Second, teachings about these attributes (encouraging or discouraging) do not constitute the inflexible core of religions but merely their peripheral aspects. Thus, Islamic teachings about risk-taking, for example, are not sacrosanct–beyond modification or divergent interpretation–unlike the five basic pillars. Where people’s adherence to even core teachings is mixed, proposing religion as a major determinant on peripheral issues makes little sense.
Third, historical evidence undermines this theory. If Christianity facilitates development, why did it take 1000+ years for Christian-majority countries to start developing? Why did China, the Abbasids and India start developing, however modestly, before Europe? Why did Europe develop only after the church’s influence declined? Why have so many Christian-majority countries in Africa still not developed? Why are non-Christian countries in Asia developing–more rapidly than Christian countries ever did? Nor do arguments about Protestant virtues withstand serious scrutiny. Catholic Italy was the cradle of the Renaissance—the foundation of European development. France, Italy and Germany are more developed than virtually all Protestant European countries today.
Religion has certainly been abused under certain groups, thereby undermining larger societal progress, e.g., under the Taliban and during the peak of papal control in Europe whose end undoubtedly facilitated progress there. However, such instances represent particular interpretations of these religions and a small portion of their vast temporal and geographical spread. Thus, they have had limited impact on the current overall developmental fates of their adherents.

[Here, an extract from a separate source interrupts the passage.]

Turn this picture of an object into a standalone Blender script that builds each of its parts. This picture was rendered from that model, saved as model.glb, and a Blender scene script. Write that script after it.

So, if not race or religion, what then? Proponents invoke the last bastion of western supremacist thought, i.e., that western culture, and not race and religion, is superior. Thus, the scope of claimed supremacy shrinks further! They suggest, with some empirical evidence, that hard work, risk-taking etc. are more common in western countries. Personal experiences reaffirm scholarly findings. East Asian success is also explained under this theory as based on increasing adoption of ‘superior’ western culture and becomes a basis for exhorting other countries to follow suit.
Culture includes food, clothing, music and festivities, which are at least as good in non-western cultures. Culture includes social/family structures. Western structures provide more freedom but non-western ones provide more support and stability. Culture includes work and general ethics, where western societies undoubtedly have a wide edge at present. So, unlike sweeping racial, religious and overall cultural superiority claims, a major western edge exists, presently, on only one cultural aspect, though admittedly one perhaps most crucial for material progress.
How did Europe achieve this superiority when around 1400s similar ethics prevailed even there, e.g., exploitation, voodooism, and fatalism? Renaissance is the answer, but why did it emerge only in Europe if racial, religious and other cultural differences (and even colder geography) were irrelevant? Renaissance emerged in the trading cities of Italy because they received intellectual currents from around the world, especially Asia, through the silk route. Additionally, Copernicus, Galileo and others, like most great thinkers, were cosmopolitan cultural and religious deviants. Thus, cities and individuals that catalyzed change did so not by immersing themselves deeply into ‘superior’ European religions and cultures, but by often bucking them and ‘virtually’ connecting themselves with the best thought globally (as happens even today). Thus, a deviant cosmopolitan minority, as almost always in cataclysmic changes, helped unleash society-wide change. Rationality and better work ethic are common human heritages, like the wheel and fire.
But why did Asia stagnate despite being ahead of Europe earlier? Just before Europe’s take-off, Baghdad, India and China were attacked by Central Asian nomads, who reveled particularly in destroying formal knowledge. India’s Nalanda University burned for 3 months after Khilji’s attack while Mongols piled the books in Baghdad’s House of Wisdom to cross the Tigris. Without such attacks, some Asian intellectual centers too may have soon then sparked Europe-like societal changes. While Europe suffered warfare too, its intellectual repositories survived them.
European colonialism followed Central Asian attacks in Asia. Many consider colonialism a blessing as it provided European technology. However, this could have occurred through trade too, as under the Silk route trade. Such inventions would then have fostered local progress rather than European exploitation. Japan is the only country to rival the West today, as it remained free but gained western inventions through trade. Freed from colonialism, some of the same Asian countries are growing the fastest today.
Thus, as throughout history, Europe developed not just due to good or better attributes alone, but through a combination of the good (work ethic), the bad (colonization), the lucky (escaping Mongolian attacks) and the copied (Asian knowledge). This has strong future implications. We clearly owe gratitude to western progress. However, western-style progress has also exposed humanity to serious risks, such as climate change, nuclear destruction, recessions and social breakdown, due to over-rationalism, over-individualism and over-risk inclination. Non-western holistic thought offers antidotes for these problems. Thus, humanity’s future lies not in cultural arrogance and monotony but, as almost always, in diversity and mutual respect and exchange.
The writer is a Research Associate in political economy issues at the University of California, Berkeley.